What is the deeper meaning? What truth is this passage reaching for? This isn't about plot — it's about what the passage reveals about being human.

H
Highlight the Quotation

Select and copy one important line from the passage. Choose the line that carries the most weight — the one you'd want to remember.

T
Tie Together

Connect this passage to something bigger — the living idea for the week, the Great Conversation thinker, another text, or your own experience. How does this moment fit into the larger story of what it means to be human?

Narration in the Co-op

Narration is not a comprehension quiz. It's not a summary. It is the student's own re-telling — in their own words, from their own memory — of what they encountered in the text. Mason called it "the art of knowing." Here's how it unfolds across a 1.5-hour co-op session.

1

Opening Narration (10–15 min)

Without looking at notes, students narrate the assigned reading aloud — one at a time or as a group pass. The teacher listens, does not correct, and does not supply. The goal is to hear what actually landed. Gaps and confusions reveal what needs attention.

2

Discussion & DELIGHT Work (40–50 min)

The teacher guides the class through the week's DELIGHT focus — whether that's identifying the argument, examining patterns of language, or connecting the text to Augustine or Rousseau. Students use their handouts as a scaffold, not a script.

3

Written Narration or Response (15–20 min)

Students write — a narration paragraph, a DELIGHT response, or (in later weeks) a thesis draft. Writing begins orally and moves to the page gradually. By mid-semester, students are producing structured written argument.

4

Closing & Looking Ahead (5–10 min)

One student offers a closing narration — what did we think about today? The teacher previews the next week's reading and sends students off with a question to carry. The best co-op sessions end with students still talking in the parking lot.

Grading & Rubrics

Grading in a Charlotte Mason upper-level course is weighted heavily toward major work — the things that demonstrate actual formation, not just compliance. Here's the breakdown used across all Delight & Savor units.

Category Weight Examples
Major Assessments 60% Recitation, compositions, creative projects, presentations, final thesis
Minor Assessments 40% Weekly narrations, handouts, commonplace checks, annotated bibliography

On Narration Grades

Narration is graded on completeness, accuracy, and the student's ability to organize what they encountered — not on sophistication. A faithful, honest narration from a struggling reader earns full marks. A polished-sounding summary that misses the point does not.

On the Honors Track

Honors Track students complete additional reading and produce more demanding written work. Their grading scale remains the same; the expectations are simply higher. Honors is a commitment, not a shortcut — it should stretch the student who is ready to be stretched.

Recent Posts

I write on Substack about what I'm teaching, what I'm reading, and what the ranch keeps teaching me about attention and formation. These are the posts most relevant to teachers using Delight & Savor.

On Living Books

Why Living Books Are Not Just "Good Books"

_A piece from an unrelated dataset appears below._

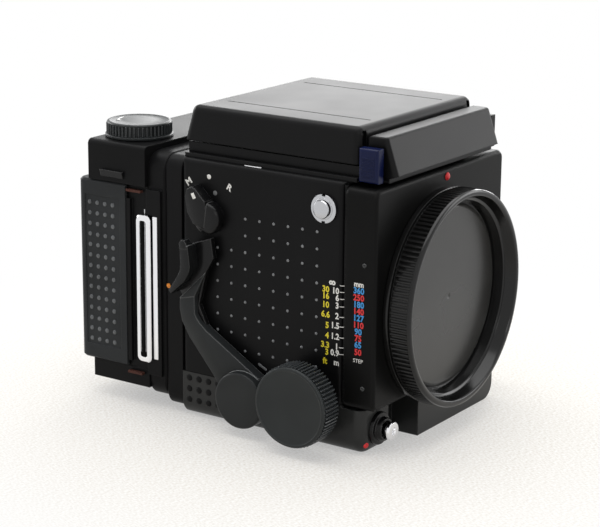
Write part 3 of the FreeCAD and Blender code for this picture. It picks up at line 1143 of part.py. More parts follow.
def film_holder():
    """The film holder: a room for two spools behind the picture gate."""
    body = new_body("holder_shell")
    near, far = f"-{NEAR_SIDE}", "holder_half"
    add(body, "holder_block", "y", (ADAPTER_BACK, HOLDER_BACK), [
        ("-holder_half + 1.6", "holder_foot"), ("holder_half - 1.6", "holder_foot"),
        ("holder_half - 1.6", "door_foot"), (far, "door_foot"), (far, "holder_top"),
        ("-holder_half", "holder_top"), ("-holder_half", "door_top + slide_fit"),
        (near, "door_top + slide_fit"), (near, "door_foot - slide_fit"),
        ("-holder_half + 1.6", "door_foot - slide_fit")])
    top = num("holder_top")
    soften(body, "holder_corners", "2.2",
           lambda edge, middle: straight_along(edge, "y") and middle.z > top - 0.01)
    inner = f"({ADAPTER_BACK} + holder_front_wall)"
    remove(body, "film_room", "y", (inner, HOLDER_BACK),
           rectangle((f"{near} + holder_wall", f"{far} - holder_wall"), (FILM_ROOM_FOOT, FILM_ROOM_TOP)))
    remove(body, "picture_gate", "y", (ADAPTER_BACK, inner),
           rectangle(("-gate_wide / 2", "gate_wide / 2"),
                     ("lens_axis_tall - gate_tall / 2", "lens_axis_tall + gate_tall / 2")))
    slot = f"({ADAPTER_BACK} + slide_back)"
    slide = block("holder_slide_slot", ("-holder_half - 1", "slide_reach + slide_fit"),
                  (f"{slot} - 0.15", f"{slot} + slide_thick + 0.15"),
                  ("slide_foot - 0.3", "slide_foot + slide_tall + 0.3"))
    spool = ("-spool_side", f"{ADAPTER_BACK} + spool_back")
    shaft = bar("holder_wind_bore", "z", spool, "3 + run_fit", (f"{FILM_ROOM_TOP} - 1", "holder_top + 1"))
    hinge = (door_axis()[0], door_axis()[1])
    wing = f"({DOOR_BACK} - door_deep - door_wing - slide_fit)"
    lugs = [block("holder_rail", (f"-({NEAR_SIDE} + rail_proud)", f"{near} + 1"),
                  (f"{ADAPTER_BACK} + slide_back + handle_thick + 0.4", wing),
                  ("handle_foot - 3", "handle_foot + handle_tall + 6"))]
    for index, foot in enumerate(("door_foot + 12", "door_top - 20")):
        lugs.append(block(f"holder_lug_{index}", (f"{hinge[0]} - 1.6", f"{hinge[0]} + 1.6"),
                          (f"{HOLDER_BACK} - 1", hinge[1]), (foot, f"{foot} + 8")))
        lugs.append(bar(f"holder_knuckle_{index}", "z", hinge, "1.6", (foot, f"{foot} + 8")))
    pin = bar("holder_pin_bore", "z", hinge, "door_pin + run_fit", ("door_foot", "door_top"))
    keep("film_holder", cut("holder_cut", fuse("holder_whole", body, *lugs), slide, shaft, pin))


def door_axis():
    """The door's hinge axis at the far rear corner of the holder."""
    return ("(holder_half - 1.6)", f"({HOLDER_BACK} + 2.2)")


def back_door():
    """The rear door, which wraps round the near side of the holder."""
    body = new_body("door_shell")
    hinge = door_axis()
    add(body, "door_block", "z", ("door_foot", "door_top"), [
        ("-holder_half", f"{DOOR_BACK} - door_deep - door_wing"),
        (f"-{NEAR_SIDE} - slide_fit", f"{DOOR_BACK} - door_deep - door_wing"),
        (f"-{NEAR_SIDE} - slide_fit", DOOR_FRONT), (hinge[0], DOOR_FRONT), (hinge[0], hinge[1]),
        ("holder_half", hinge[1]), ("holder_half", DOOR_BACK), ("-holder_half", DOOR_BACK)])
    back = num(DOOR_BACK)
    soften(body, "door_corners", "door_round",
           lambda edge, middle: straight_along(edge, "z") and middle.y > back - 0.01)
    bevel(body, "door_rim", "0.9", lambda edge, middle: abs(middle.y - back) < 0.01)
    remove(body, "door_room", "y", (DOOR_FRONT, f"{DOOR_BACK} - door_wall"),
           rectangle((f"-{NEAR_SIDE} + holder_wall", f"{hinge[0]} - 4"),
                     (FILM_ROOM_FOOT, FILM_ROOM_TOP)))
    remove(body, "door_field", "x", ("-holder_half", "-holder_half + field_sink"),
           rectangle((f"{DOOR_FRONT} - door_wing + field_edge", f"{DOOR_BACK} - door_round - 0.6"),
                     ("door_foot + 2 * field_edge", "door_top - 2 * field_edge")))
    remove(body, "note_panel", "y", (f"{DOOR_BACK} - note_sink", DOOR_BACK),
           rectangle(("-note_half", "note_half"), ("door_foot + note_edge", "door_top - note_edge")))
    knuckle = bar("door_knuckle", "z", hinge, "1.7", ("door_foot", "door_top"))
    whole = fuse("door_whole", body, knuckle)
    tools = [bar("door_pin_bore", "z", hinge, "door_pin", ("door_foot - 1", "door_top + 1"))]
    for index, foot in enumerate(("door_foot + 12", "door_top - 20")):
        tools.append(block(f"door_notch_{index}", (f"{hinge[0]} - 3.7", "holder_half + 1"),
                           (f"{HOLDER_BACK} - 1", f"{DOOR_BACK} + 1"), (f"{foot} - slide_fit", f"{foot} + 8 + slide_fit")))
    keep("back_door", cut("door_cut", whole, *tools))
    keep("door_hinge_pin", bar("door_pin_rod", "z", hinge, "door_pin", ("door_foot + 0.2", "door_top - 0.2")))
    catch = new_body("catch_bar")
    add(catch, "catch_profile", "y", (f"{HOLDER_BACK} - 19.5", f"{HOLDER_BACK} - 7.4"), [
        ("-holder_half", "door_top + 2.4"), ("-holder_half", "door_top + 5.4"),
        ("-holder_half - 1.5", "door_top + 5.4"), ("-holder_half - 0.6", "door_top + 2.4")])
    keep("door_catch", catch)


def dark_slide():
    """The steel dark slide and its looped handle."""
    face = f"({ADAPTER_BACK} + slide_back)"
    keep("dark_slide", block("slide_sheet", (f"-{NEAR_SIDE} - 0.6", "slide_reach"),
                             (face, f"{face} + slide_thick"), ("slide_foot", "slide_foot + slide_tall")))
    middle = f"({face} + slide_thick / 2 + handle_offset)"
    x = (f"-{NEAR_SIDE} - 0.6 - handle_out", f"-{NEAR_SIDE} - 0.6")
    low, high = "(handle_foot + handle_thick / 2)", "(handle_foot + handle_tall - handle_thick / 2)"
    pieces = {}
    for word, inset, over in (("outer", "0", "0"), ("inner", "handle_bar", "1")):
        radius = f"(handle_thick / 2 - {inset})"
        reach = (f"{x[0]} - {over}", f"{x[1]} + {over}")
        pieces[word] = fuse(f"handle_{word}",
                            block(f"handle_{word}_side", reach, (f"{middle} - {radius}", f"{middle} + {radius}"),
                                  (low, high)),
                            bar(f"handle_{word}_foot", "x", (middle, low), radius, reach),
                            bar(f"handle_{word}_top", "x", (middle, high), radius, reach))
    keep("slide_handle", cut("handle_cut", pieces["outer"], pieces["inner"]))


def film_path():
    """Spools, rollers, pressure plate and the wind knob."""
    room = (f"{FILM_ROOM_FOOT} + slide_fit", f"{FILM_ROOM_TOP} - slide_fit")
    back = f"({ADAPTER_BACK} + spool_back)"
    for word, sign in (("take_up", "-"), ("supply", "")):
        keep(f"{word}_spool", turned(f"{word}_reel", "z", (f"{sign}spool_side", back), [
            (room[0], "0"), (room[0], "spool_radius"), (f"{room[0]} + 1.1", "spool_radius"),
            (f"{room[0]} + 1.1", "5.8"), (f"{room[1]} - 1.1", "5.8"), (f"{room[1]} - 1.1", "spool_radius"),
            (room[1], "spool_radius"), (room[1], "0")]))
    rollers = [bar(f"{word}_roller", "z", (f"{sign}(spool_side + 11.5)", f"{ADAPTER_BACK} + 6.4"), "2.3", room)
               for word, sign in (("near", "-"), ("far", ""))]
    keep("guide_rollers", pair("roller_pair", *rollers))
    keep("pressure_plate", block("pressure_sheet", ("-gate_wide / 2 - 1.5", "gate_wide / 2 + 1.5"),
                                 (f"{ADAPTER_BACK} + holder_front_wall + 0.2",
                                  f"{ADAPTER_BACK} + holder_front_wall + 1.4"),
                                 ("lens_axis_tall - gate_tall / 2 - 2", "lens_axis_tall + gate_tall / 2 + 2")))
    top = "(holder_top + 0.2)"
    spool = ("-spool_side", back)
    knob = turned("wind_core", "z", spool, [
        (room[1], "0"), (room[1], "3"), (top, "3"), (top, "wind_radius"), (f"{top} + 1.3", "wind_radius"),
        (f"{top} + 1.7", "wind_radius - 1.3"), (f"{top} + wind_tall - 1", "wind_radius - 1.3"),
        (f"{top} + wind_tall - 0.2", "wind_radius - 2.6"), (f"{top} + wind_tall", "wind_radius - 4.6"),
        (f"{top} + wind_tall", "0")])
    grip = ribbed("wind_grip", "z", spool, "wind_radius - 0.5", "wind_radius - 2.6", "wind_rib_count",
                  (f"{top} + 1.8", f"{top} + wind_tall - 1.3"))
    keep("wind_knob", fuse("wind_whole", knob, grip))
    seats = (("(holder_half - 1.6)", "door_foot - slide_fit - 2.6"), (NEAR_SIDE, "rail_top - 2"))
    plates = [block(f"lock_plate_{index}", (f"-{seat} - 2", f"-{seat}"),
                    (f"{ADAPTER_BACK} + 2.6", f"{ADAPTER_BACK} + 10.4"), (low, f"{low} + 1"))
              for index, (seat, low) in enumerate(seats)]
    keep("slide_lock_plates", pair("lock_plate_pair", *plates))


for maker in (body_casting, side_covers, base_housing, base_fittings, focusing_screen, top_cover,
              nameplate_bar, finder_buttons, finder_base, hood_lid, hood_panels, magnifier, mirror,
              front_standard, focusing_drive, bellows, body_cap, cocking_lever, mode_lever, release,
              strap_lugs, left_controls, rear_frame, revolving_adapter, film_holder, back_door,
              dark_slide, film_path):
    maker()
doc.recompute()

for thing in doc.Objects:
    if "Invalid" in thing.State or "Error" in thing.State:
        raise RuntimeError(f"{thing.Name} failed: {thing.State}")
for name, thing in NODES.items():
    if thing.Shape.isNull() or not thing.Shape.isValid() or not thing.Shape.Solids:
        raise RuntimeError(f"{name} has no valid solid")
os.makedirs("parts", exist_ok=True)
for name, thing in NODES.items():
    thing.Shape.exportStep(f"parts/{name}.step")
print(len(NODES), "nodes")
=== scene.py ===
"""Finishes, small details and studio for a medium format film camera.

Metres, in the CAD model's frame: the lens looks along -Y, +Z is up and the
photographer's right hand is at -X. The drawing distances below are in millimetres
and are measured along Y from the face of the front standard.
"""
import math

import bmesh
import bpy
from mathutils import Matrix, Vector


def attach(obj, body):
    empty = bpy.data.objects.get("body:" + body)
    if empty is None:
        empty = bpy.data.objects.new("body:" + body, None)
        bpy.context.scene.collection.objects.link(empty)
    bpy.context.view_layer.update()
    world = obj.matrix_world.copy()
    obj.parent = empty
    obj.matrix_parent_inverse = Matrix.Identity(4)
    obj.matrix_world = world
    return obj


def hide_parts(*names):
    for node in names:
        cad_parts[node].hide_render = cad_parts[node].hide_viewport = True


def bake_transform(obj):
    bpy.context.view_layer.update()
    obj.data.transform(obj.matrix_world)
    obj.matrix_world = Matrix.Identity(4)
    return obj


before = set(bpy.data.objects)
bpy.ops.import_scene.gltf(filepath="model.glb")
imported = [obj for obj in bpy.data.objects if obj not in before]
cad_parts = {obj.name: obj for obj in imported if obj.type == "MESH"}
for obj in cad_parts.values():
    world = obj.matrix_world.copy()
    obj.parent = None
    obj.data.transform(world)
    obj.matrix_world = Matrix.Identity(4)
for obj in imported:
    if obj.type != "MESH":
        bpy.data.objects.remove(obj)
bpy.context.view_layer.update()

# Where faces stand, in millimetres: the front, the mount's axis, the side covers, the sides of
# the standard and the door, the door's back and the film holder's top
FRONT_FACE = -55.0
LENS_AXIS = 59.0
SIDE = 49.9
OUTER_SIDE = 51.4
DOOR_BACK = 152.9
HOLDER_TOP = 116.0

# The thickness of printed paint, and the angle from which an edge is drawn sharp
PRINT = 0.02
CREASE = math.radians(32)


def srgb(red, green, blue):
    """A colour given as a screen shows it, 0 to 255."""
    def linear(value):
        value /= 255
        return value / 12.92 if value <= 0.04045 else ((value + 0.055) / 1.055) ** 2.4
    return (linear(red), linear(green), linear(blue), 1.0)


def tinted(shade, share=1.0, added=0):
    """A shade made darker by a share or paler by an addition."""
    return srgb(*[value * share + added for value in shade])


# Shader nodes

def add_node(tree, kind, **settings):
    """A node with its sockets and its own settings given by name."""
    node = tree.nodes.new(kind)
    for key, value in settings.items():
        socket = key.replace("_", " ")
        if socket in node.inputs:
            node.inputs[socket].default_value = value
        else:
            setattr(node, key, value)
    return node


def reckoned(tree, operation, first, second):
    """Two values brought together by arithmetic."""
    node = add_node(tree, "ShaderNodeMath", operation=operation)
    tree.links.new(first, node.inputs[0])
    tree.links.new(second, node.inputs[1])
    return node.outputs["Value"]


def ranged(tree, value, start, end, low=0.0, high=1.0, curve="LINEAR"):
    """The value's range from start to end brought to the range from low to high."""
    band = add_node(tree, "ShaderNodeMapRange", interpolation_type=curve)
    for label, number in (("From Min", start), ("From Max", end), ("To Min", low), ("To Max", high)):
        band.inputs[label].default_value = number
    tree.links.new(value, band.inputs["Value"])
    return band.outputs["Result"]


def spread(tree, value, low, high):
    """The middle range of a noise spread between two values."""
    return ranged(tree, value, 0.3, 0.7, low, high)


def mixed(tree, factor, low, high):
    """A colour between two; the first may come from a socket."""
    mix = add_node(tree, "ShaderNodeMix", data_type="RGBA")
    if isinstance(low, bpy.types.NodeSocket):
        tree.links.new(low, mix.inputs["A"])
    else:
        mix.inputs["A"].default_value = low
    mix.inputs["B"].default_value = high
    tree.links.new(factor, mix.inputs["Factor"])
    return mix.outputs["Result"]


def grain(tree, place, scale, detail=3.0, stretch=(1, 1, 1)):
    """Noise in millimetres: scale is the number of grains in a millimetre."""
    mapping = tree.nodes.new("ShaderNodeMapping")
    mapping.inputs["Scale"].default_value = [value * 1000 for value in stretch]
    tree.links.new(place.outputs["Object"], mapping.inputs["Vector"])
    noise = add_node(tree, "ShaderNodeTexNoise", Scale=scale, Detail=detail, Roughness=0.55)
    tree.links.new(mapping.outputs["Vector"], noise.inputs["Vector"])
    return noise


def rounded_normal(tree, radius):
    """Softens hard edges so that they catch the light."""
    return add_node(tree, "ShaderNodeBevel", samples=4, Radius=radius / 1000).outputs["Normal"]


def relief(tree, shader, noise, depth, normal=None):
    """Bumps of a depth in millimetres, laid over a rounded normal where there is one."""
    bump = add_node(tree, "ShaderNodeBump", Strength=1.0, Distance=depth / 1000)
    tree.links.new(noise.outputs["Fac"], bump.inputs["Height"])
    if normal:
        tree.links.new(normal, bump.inputs["Normal"])
    tree.links.new(bump.outputs["Normal"], shader.inputs["Normal"])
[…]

The difference between a living book and a merely good one is not quality — it's the animating presence of an author who cares deeply about their subject. Here's how I help students feel the difference.

Read on Substack

On Narration

Most Programs Over-Test and Under-Listen

We've replaced the oldest assessment in education — the oral narration — with multiple-choice tests and reading logs. Here's what we've lost, and how to get it back in your classroom.

Read on Substack

From the Ranch

What the Barn Taught Me About Attention

The goats don't care about your lesson plan. Neither does the horse with the swollen leg, or the calf who won't nurse. The ranch has made me a better teacher — here's how I bring that into the classroom.

Read on Substack

Frequently Asked Questions

These are the questions I hear most often from co-op teachers and homeschool parents who are new to the Charlotte Mason approach at the upper level.

No — the teacher's guides are written to explain the "why" alongside the "what." You don't need to have read Mason's volumes or attended a CM workshop. The framework is built into the handouts, and the teacher notes walk you through how to use it session by session. That said, if you're curious to go deeper, I recommend Mason's A Philosophy of Education (Volume 6) and Karen Glass's Consider This as excellent starting points.
Yes. The units are designed to meet students where they are. Narration doesn't require prior knowledge — only honest engagement with the text. A student who has never read Shakespeare can absolutely begin with Macbeth. The DELIGHT framework scaffolds the analytical work so that no one needs to arrive already knowing how to write a thesis. That's what we're building toward.
This is one of the most common challenges in co-op teaching. A few things that help: start with lower-stakes group narration before moving to individual turns; let reluctant students write their narration first and then read it aloud; frame narration as a gift to the class, not a performance for the teacher. Most students relax within three or four sessions once they realize there's no wrong answer — only honest or evasive ones.
The home study version is better suited to one-on-one work — it's paced and formatted differently. But if you've purchased the co-op version and want to adapt it, absolutely possible. The discussion prompts become conversation prompts; the group narration becomes written narration. The core content is identical between the two versions.
It happens. The absent student guides exist precisely for this reason — they allow students who missed a session or fell behind in the reading to re-enter the unit without derailing the class. For students who are consistently behind, I'd rather slow the reading pace than rush through the text. A book read slowly and well is worth more than a book "covered."
Not all at once. The framework is introduced gradually through the handouts — students encounter each move in practice before they see the full acronym. By Week 4 or 5, most students are using DELIGHT language naturally without thinking about it. That's the goal: internalized habit, not memorized formula.